▶ **WRITTEN INSTRUCTION**
Please return the full listing below without altering anything.
>> Begin
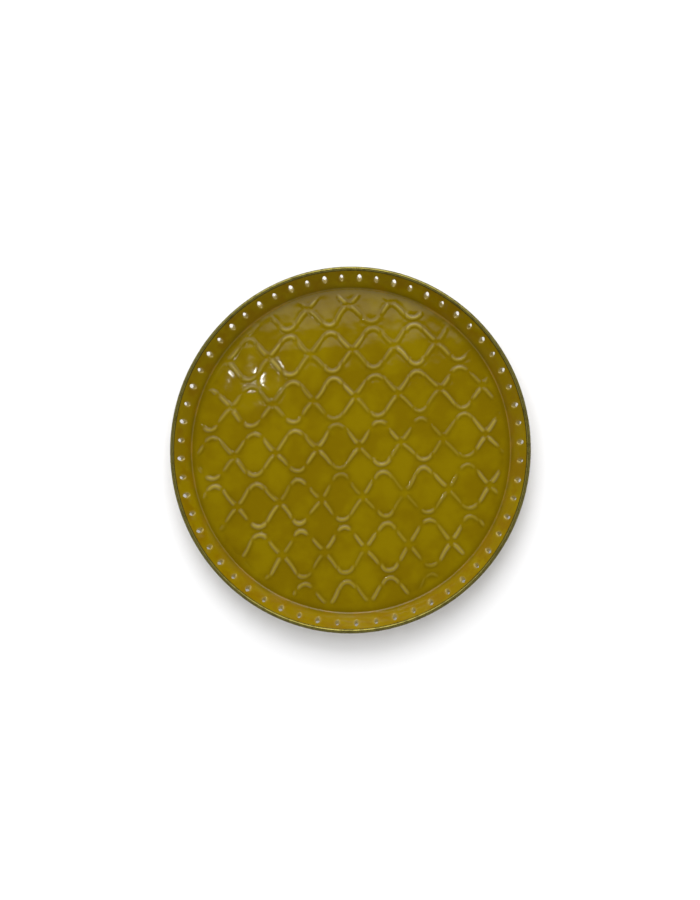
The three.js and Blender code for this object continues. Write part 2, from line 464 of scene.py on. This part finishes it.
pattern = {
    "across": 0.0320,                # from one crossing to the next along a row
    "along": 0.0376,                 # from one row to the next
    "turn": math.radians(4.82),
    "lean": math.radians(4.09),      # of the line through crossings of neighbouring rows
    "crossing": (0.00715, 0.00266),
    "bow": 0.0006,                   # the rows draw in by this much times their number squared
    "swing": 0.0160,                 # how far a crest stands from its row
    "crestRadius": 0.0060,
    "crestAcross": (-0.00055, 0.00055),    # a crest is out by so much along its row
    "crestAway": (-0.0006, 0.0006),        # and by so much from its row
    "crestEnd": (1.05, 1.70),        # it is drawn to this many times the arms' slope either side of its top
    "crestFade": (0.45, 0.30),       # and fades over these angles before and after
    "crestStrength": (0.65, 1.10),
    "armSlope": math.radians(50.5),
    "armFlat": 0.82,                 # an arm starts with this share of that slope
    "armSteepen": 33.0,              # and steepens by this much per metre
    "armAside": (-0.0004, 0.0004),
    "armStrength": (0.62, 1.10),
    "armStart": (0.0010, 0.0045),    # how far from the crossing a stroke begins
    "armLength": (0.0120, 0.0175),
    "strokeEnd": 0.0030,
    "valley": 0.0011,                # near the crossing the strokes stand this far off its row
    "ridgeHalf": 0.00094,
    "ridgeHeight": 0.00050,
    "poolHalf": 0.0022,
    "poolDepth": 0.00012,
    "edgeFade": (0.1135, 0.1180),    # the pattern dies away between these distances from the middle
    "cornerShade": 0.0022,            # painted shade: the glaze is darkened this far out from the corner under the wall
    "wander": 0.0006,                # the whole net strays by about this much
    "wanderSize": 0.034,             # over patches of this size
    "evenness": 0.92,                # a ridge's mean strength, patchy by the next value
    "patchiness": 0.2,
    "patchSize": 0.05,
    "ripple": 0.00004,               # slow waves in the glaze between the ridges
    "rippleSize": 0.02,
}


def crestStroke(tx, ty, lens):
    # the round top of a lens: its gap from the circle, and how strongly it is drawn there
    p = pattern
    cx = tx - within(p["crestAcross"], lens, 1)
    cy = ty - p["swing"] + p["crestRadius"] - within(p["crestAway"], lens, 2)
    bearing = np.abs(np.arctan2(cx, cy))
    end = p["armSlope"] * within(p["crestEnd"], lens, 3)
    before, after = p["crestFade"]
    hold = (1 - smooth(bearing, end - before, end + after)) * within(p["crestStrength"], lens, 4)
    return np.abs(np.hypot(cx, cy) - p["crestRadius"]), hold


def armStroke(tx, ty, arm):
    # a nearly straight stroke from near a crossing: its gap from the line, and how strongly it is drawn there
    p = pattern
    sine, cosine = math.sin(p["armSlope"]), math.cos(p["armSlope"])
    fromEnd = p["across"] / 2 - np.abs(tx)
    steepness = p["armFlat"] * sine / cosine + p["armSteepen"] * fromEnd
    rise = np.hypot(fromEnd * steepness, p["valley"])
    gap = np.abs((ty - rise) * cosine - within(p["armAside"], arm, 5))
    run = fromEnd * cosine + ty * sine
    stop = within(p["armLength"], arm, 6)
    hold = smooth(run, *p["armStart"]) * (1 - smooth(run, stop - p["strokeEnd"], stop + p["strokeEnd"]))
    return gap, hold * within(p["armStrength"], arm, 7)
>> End
▶ **THE COMPLETED TASK**
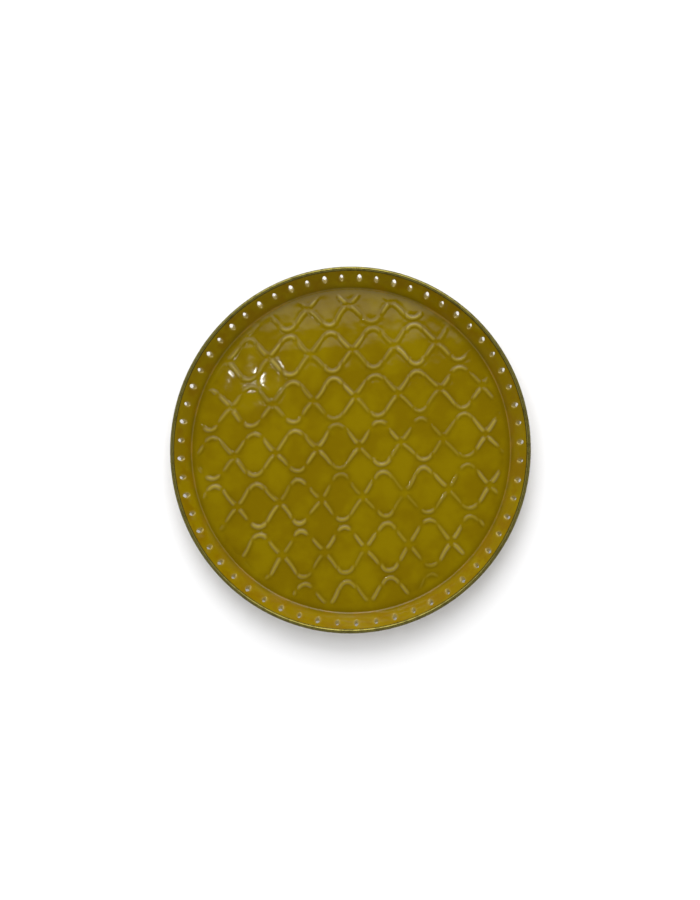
The three.js and Blender code for this object continues. Write part 2, from line 464 of scene.py on. This part finishes it.
pattern = {
    "across": 0.0320,                # from one crossing to the next along a row
    "along": 0.0376,                 # from one row to the next
    "turn": math.radians(4.82),
    "lean": math.radians(4.09),      # of the line through crossings of neighbouring rows
    "crossing": (0.00715, 0.00266),
    "bow": 0.0006,                   # the rows draw in by this much times their number squared
    "swing": 0.0160,                 # how far a crest stands from its row
    "crestRadius": 0.0060,
    "crestAcross": (-0.00055, 0.00055),    # a crest is out by so much along its row
    "crestAway": (-0.0006, 0.0006),        # and by so much from its row
    "crestEnd": (1.05, 1.70),        # it is drawn to this many times the arms' slope either side of its top
    "crestFade": (0.45, 0.30),       # and fades over these angles before and after
    "crestStrength": (0.65, 1.10),
    "armSlope": math.radians(50.5),
    "armFlat": 0.82,                 # an arm starts with this share of that slope
    "armSteepen": 33.0,              # and steepens by this much per metre
    "armAside": (-0.0004, 0.0004),
    "armStrength": (0.62, 1.10),
    "armStart": (0.0010, 0.0045),    # how far from the crossing a stroke begins
    "armLength": (0.0120, 0.0175),
    "strokeEnd": 0.0030,
    "valley": 0.0011,                # near the crossing the strokes stand this far off its row
    "ridgeHalf": 0.00094,
    "ridgeHeight": 0.00050,
    "poolHalf": 0.0022,
    "poolDepth": 0.00012,
    "edgeFade": (0.1135, 0.1180),    # the pattern dies away between these distances from the middle
    "cornerShade": 0.0022,            # painted shade: the glaze is darkened this far out from the corner under the wall
    "wander": 0.0006,                # the whole net strays by about this much
    "wanderSize": 0.034,             # over patches of this size
    "evenness": 0.92,                # a ridge's mean strength, patchy by the next value
    "patchiness": 0.2,
    "patchSize": 0.05,
    "ripple": 0.00004,               # slow waves in the glaze between the ridges
    "rippleSize": 0.02,
}


def crestStroke(tx, ty, lens):
    # the round top of a lens: its gap from the circle, and how strongly it is drawn there
    p = pattern
    cx = tx - within(p["crestAcross"], lens, 1)
    cy = ty - p["swing"] + p["crestRadius"] - within(p["crestAway"], lens, 2)
    bearing = np.abs(np.arctan2(cx, cy))
    end = p["armSlope"] * within(p["crestEnd"], lens, 3)
    before, after = p["crestFade"]
    hold = (1 - smooth(bearing, end - before, end + after)) * within(p["crestStrength"], lens, 4)
    return np.abs(np.hypot(cx, cy) - p["crestRadius"]), hold


def armStroke(tx, ty, arm):
    # a nearly straight stroke from near a crossing: its gap from the line, and how strongly it is drawn there
    p = pattern
    sine, cosine = math.sin(p["armSlope"]), math.cos(p["armSlope"])
    fromEnd = p["across"] / 2 - np.abs(tx)
    steepness = p["armFlat"] * sine / cosine + p["armSteepen"] * fromEnd
    rise = np.hypot(fromEnd * steepness, p["valley"])
    gap = np.abs((ty - rise) * cosine - within(p["armAside"], arm, 5))
    run = fromEnd * cosine + ty * sine
    stop = within(p["armLength"], arm, 6)
    hold = smooth(run, *p["armStart"]) * (1 - smooth(run, stop - p["strokeEnd"], stop + p["strokeEnd"]))
    return gap, hold * within(p["armStrength"], arm, 7)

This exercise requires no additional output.